The first really big application of Z was to the CICS system in IBM, software of truly global size and significance.  Ib was in at the start of this work and played a major role in it.  Its success – internationally recognised then and now as one of the major achievements of formal methods – owed a great deal to him.  It won the department one of its two Queen’s Awards for Technological Achievement – in 1992.

He became a lecturer – alongside Richard, Bernard and me—in 1983.  In an instant we trebled the department.   Of course being a lecturer he had to lecture, and much of this was concentrated on teaching industrialists such as those from IBM.  This laid the initial foundations for what led to the Software Engineering Programme subsequently set up by Jim Woodcock and now led by Jim Davies.

People remember the warmth of his lectures and his willingness to tell series of wise anecdotes to his audiences.
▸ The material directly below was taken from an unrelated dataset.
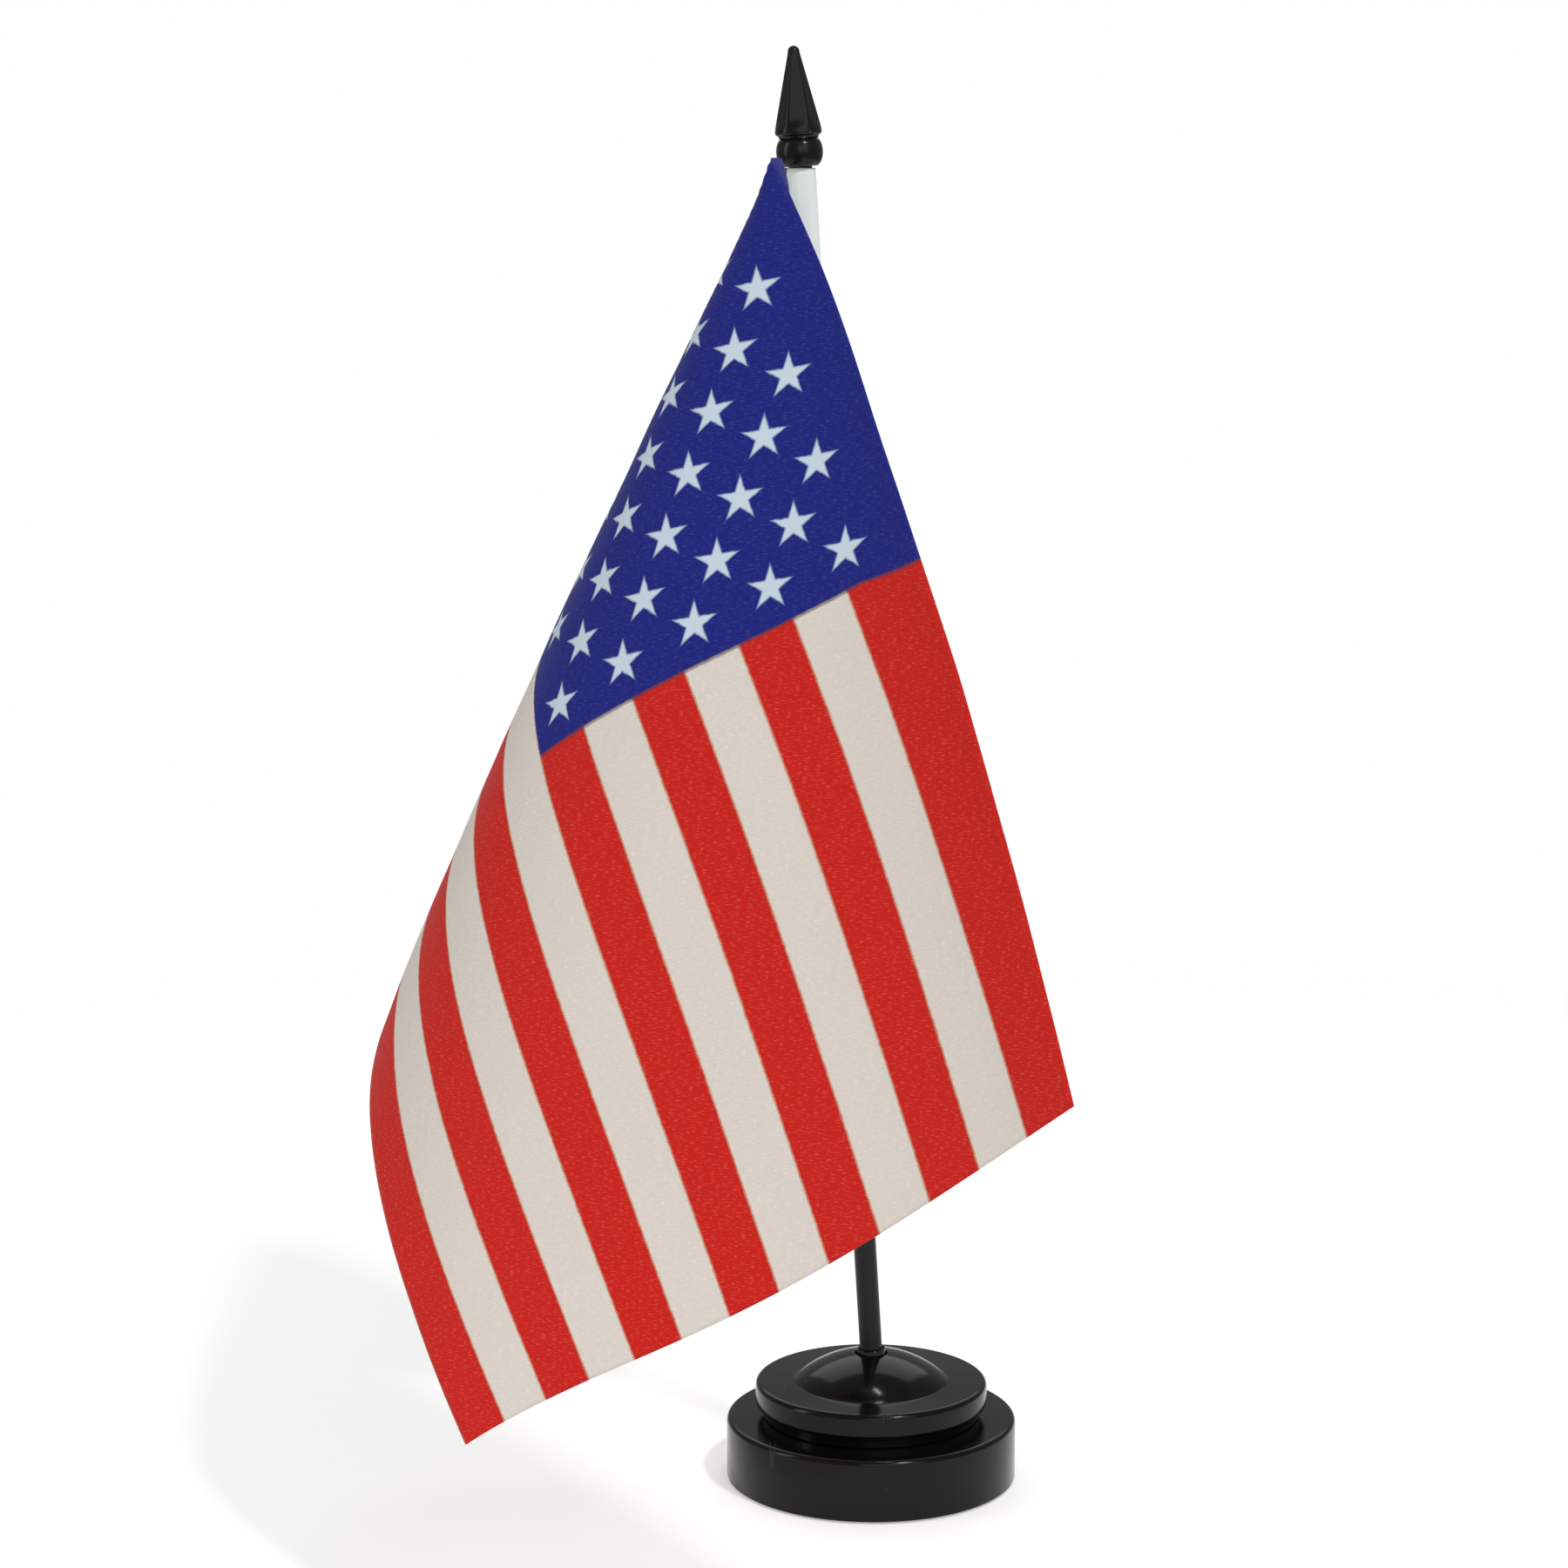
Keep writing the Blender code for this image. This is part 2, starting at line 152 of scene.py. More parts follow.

Before very long he was head-hunted into BP and worked there for a number of years, but never lost touch with us.  Eventually he took the entrepreneurial bull by the horns and set up B-core with Dave Nielsen, building the B-toolkit, promoting and consulting with it and continuing to promote the use of formal methods.   This was a brave move since formal methods has been a notoriously difficult area to turn into a successful business plan.  But B-core operated out of Harwell for many years.   

The ideas of B, in which a specification is developed into correct code, correspond to the modern label of “model driven development”, and it was under this label that Ib created a B-based technology with Jim Davies and the Crichtons.  This is called Booster, and develops web-based database systems from models.  

Developing this technology in the department led to it being used widely to create our admin systems and departmental web pages.  Ib spent a significant amount of time and effort improving the central university’s IT, a surreal experience indeed.

Gradually he became central to the existence, not only of the Software Engineering Programme, but also of the department as a whole. He was central to our public profile and smooth operations.

Having employed him through B-core for many years to lead the development of these systems, I decided to employ him properly a few years ago.  So his career, in a sense, came full circle.  He found himself in a department in which he was surrounded by a few people he had known for many years but by many more to whom he was new.  

He really was the perfect person to work with.  He has a unique place in my heart and I am sure that all his colleagues think the same.  Such a professional, open and friendly person, he would fix you with his friendly, steely gaze and smile.  Exceptional indeed for a computer scientist. 

Whether I came across him in a meeting, in the corridor, at a social gathering or somewhere like Waitrose, I would seek him out because I enjoyed talking to him so much.  He made me happy. He leaves not only a loving family but also a collection of workmates such as Jim and Ed to whom he was a special friend.   We in the department thought that we would soon have to face Ib’s retirement.  It is cruel that he was robbed of it like this.